━━━━━ Data records ━━━━━

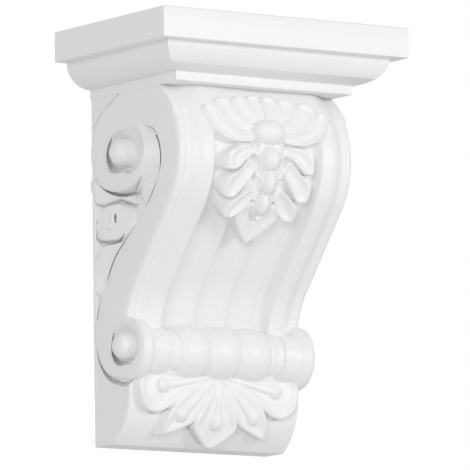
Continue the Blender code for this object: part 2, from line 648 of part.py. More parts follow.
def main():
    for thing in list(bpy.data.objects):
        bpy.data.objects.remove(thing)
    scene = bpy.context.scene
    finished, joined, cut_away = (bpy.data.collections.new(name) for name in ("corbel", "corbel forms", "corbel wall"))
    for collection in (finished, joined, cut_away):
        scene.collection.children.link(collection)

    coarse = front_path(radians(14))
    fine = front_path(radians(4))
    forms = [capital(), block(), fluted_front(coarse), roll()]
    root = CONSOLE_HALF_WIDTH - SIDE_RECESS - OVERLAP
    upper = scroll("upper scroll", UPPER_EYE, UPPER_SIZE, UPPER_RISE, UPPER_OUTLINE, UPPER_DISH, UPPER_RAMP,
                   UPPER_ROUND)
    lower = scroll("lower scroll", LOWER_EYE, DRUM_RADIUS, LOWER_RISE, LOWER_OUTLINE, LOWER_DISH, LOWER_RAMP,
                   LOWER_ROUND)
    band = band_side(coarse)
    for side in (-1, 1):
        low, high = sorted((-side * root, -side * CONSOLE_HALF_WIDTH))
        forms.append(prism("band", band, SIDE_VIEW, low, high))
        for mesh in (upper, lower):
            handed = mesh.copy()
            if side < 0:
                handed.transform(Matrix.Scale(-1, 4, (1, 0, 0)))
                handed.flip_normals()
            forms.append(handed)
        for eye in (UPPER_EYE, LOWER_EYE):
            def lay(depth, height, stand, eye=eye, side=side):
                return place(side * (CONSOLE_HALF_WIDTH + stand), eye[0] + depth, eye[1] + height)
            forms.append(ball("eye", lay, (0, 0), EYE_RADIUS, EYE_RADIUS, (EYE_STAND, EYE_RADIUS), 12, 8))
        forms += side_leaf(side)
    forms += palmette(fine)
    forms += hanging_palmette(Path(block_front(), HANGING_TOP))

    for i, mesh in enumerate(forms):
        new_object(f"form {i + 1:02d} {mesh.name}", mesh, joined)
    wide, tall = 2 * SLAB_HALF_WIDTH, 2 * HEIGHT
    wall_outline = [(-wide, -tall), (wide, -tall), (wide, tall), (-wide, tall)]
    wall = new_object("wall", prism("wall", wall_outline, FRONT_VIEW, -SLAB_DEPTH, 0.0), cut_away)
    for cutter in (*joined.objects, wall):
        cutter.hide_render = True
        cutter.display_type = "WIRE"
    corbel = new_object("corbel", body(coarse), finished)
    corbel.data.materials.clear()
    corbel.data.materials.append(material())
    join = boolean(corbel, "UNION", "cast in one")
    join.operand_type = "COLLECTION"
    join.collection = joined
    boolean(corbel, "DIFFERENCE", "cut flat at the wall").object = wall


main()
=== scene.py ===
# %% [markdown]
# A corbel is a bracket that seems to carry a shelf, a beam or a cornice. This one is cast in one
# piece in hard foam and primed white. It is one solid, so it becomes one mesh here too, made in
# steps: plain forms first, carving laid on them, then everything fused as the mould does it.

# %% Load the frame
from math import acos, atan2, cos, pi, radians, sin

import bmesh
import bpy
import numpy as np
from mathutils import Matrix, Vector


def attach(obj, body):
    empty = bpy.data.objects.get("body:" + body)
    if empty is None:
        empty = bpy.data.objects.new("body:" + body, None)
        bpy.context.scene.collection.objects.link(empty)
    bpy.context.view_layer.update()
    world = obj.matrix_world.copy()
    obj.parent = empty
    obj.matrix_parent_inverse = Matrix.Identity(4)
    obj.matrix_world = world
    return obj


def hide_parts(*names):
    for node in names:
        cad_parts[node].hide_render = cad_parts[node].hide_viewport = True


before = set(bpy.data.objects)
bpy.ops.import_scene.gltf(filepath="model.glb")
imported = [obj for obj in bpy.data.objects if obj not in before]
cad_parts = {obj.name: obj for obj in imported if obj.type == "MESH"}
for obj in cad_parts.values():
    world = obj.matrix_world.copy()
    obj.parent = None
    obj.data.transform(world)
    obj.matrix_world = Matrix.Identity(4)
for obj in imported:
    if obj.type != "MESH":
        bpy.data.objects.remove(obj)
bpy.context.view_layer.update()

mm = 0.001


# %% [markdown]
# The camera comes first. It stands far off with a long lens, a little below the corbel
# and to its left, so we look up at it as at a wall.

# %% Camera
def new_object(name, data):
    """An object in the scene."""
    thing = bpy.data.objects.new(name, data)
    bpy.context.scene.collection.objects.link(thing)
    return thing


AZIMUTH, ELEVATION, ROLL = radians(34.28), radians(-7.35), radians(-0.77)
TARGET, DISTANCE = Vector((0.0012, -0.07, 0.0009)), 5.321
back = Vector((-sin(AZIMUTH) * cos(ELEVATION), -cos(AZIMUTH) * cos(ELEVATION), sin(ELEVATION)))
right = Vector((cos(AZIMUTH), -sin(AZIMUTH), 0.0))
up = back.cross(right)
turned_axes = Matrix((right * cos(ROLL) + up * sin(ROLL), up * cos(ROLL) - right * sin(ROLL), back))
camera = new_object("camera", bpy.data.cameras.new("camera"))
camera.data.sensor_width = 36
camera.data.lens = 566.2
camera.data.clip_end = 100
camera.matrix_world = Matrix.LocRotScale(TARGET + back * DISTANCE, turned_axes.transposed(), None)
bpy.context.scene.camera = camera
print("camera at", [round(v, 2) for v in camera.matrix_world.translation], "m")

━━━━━
━━━━━ Data records ━━━━━

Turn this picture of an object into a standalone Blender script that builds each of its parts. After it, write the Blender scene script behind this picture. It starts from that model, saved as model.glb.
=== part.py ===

━━━━━

Copy out precisely the lines that begin at the line containing "for i, mesh" and end at the line containing "obj.parent = None", including both; write nothing else.

Exercise response:
    for i, mesh in enumerate(forms):
        new_object(f"form {i + 1:02d} {mesh.name}", mesh, joined)
    wide, tall = 2 * SLAB_HALF_WIDTH, 2 * HEIGHT
    wall_outline = [(-wide, -tall), (wide, -tall), (wide, tall), (-wide, tall)]
    wall = new_object("wall", prism("wall", wall_outline, FRONT_VIEW, -SLAB_DEPTH, 0.0), cut_away)
    for cutter in (*joined.objects, wall):
        cutter.hide_render = True
        cutter.display_type = "WIRE"
    corbel = new_object("corbel", body(coarse), finished)
    corbel.data.materials.clear()
    corbel.data.materials.append(material())
    join = boolean(corbel, "UNION", "cast in one")
    join.operand_type = "COLLECTION"
    join.collection = joined
    boolean(corbel, "DIFFERENCE", "cut flat at the wall").object = wall


main()
=== scene.py ===
# %% [markdown]
# A corbel is a bracket that seems to carry a shelf, a beam or a cornice. This one is cast in one
# piece in hard foam and primed white. It is one solid, so it becomes one mesh here too, made in
# steps: plain forms first, carving laid on them, then everything fused as the mould does it.

# %% Load the frame
from math import acos, atan2, cos, pi, radians, sin

import bmesh
import bpy
import numpy as np
from mathutils import Matrix, Vector


def attach(obj, body):
    empty = bpy.data.objects.get("body:" + body)
    if empty is None:
        empty = bpy.data.objects.new("body:" + body, None)
        bpy.context.scene.collection.objects.link(empty)
    bpy.context.view_layer.update()
    world = obj.matrix_world.copy()
    obj.parent = empty
    obj.matrix_parent_inverse = Matrix.Identity(4)
    obj.matrix_world = world
    return obj


def hide_parts(*names):
    for node in names:
        cad_parts[node].hide_render = cad_parts[node].hide_viewport = True


before = set(bpy.data.objects)
bpy.ops.import_scene.gltf(filepath="model.glb")
imported = [obj for obj in bpy.data.objects if obj not in before]
cad_parts = {obj.name: obj for obj in imported if obj.type == "MESH"}
for obj in cad_parts.values():
    world = obj.matrix_world.copy()
    obj.parent = None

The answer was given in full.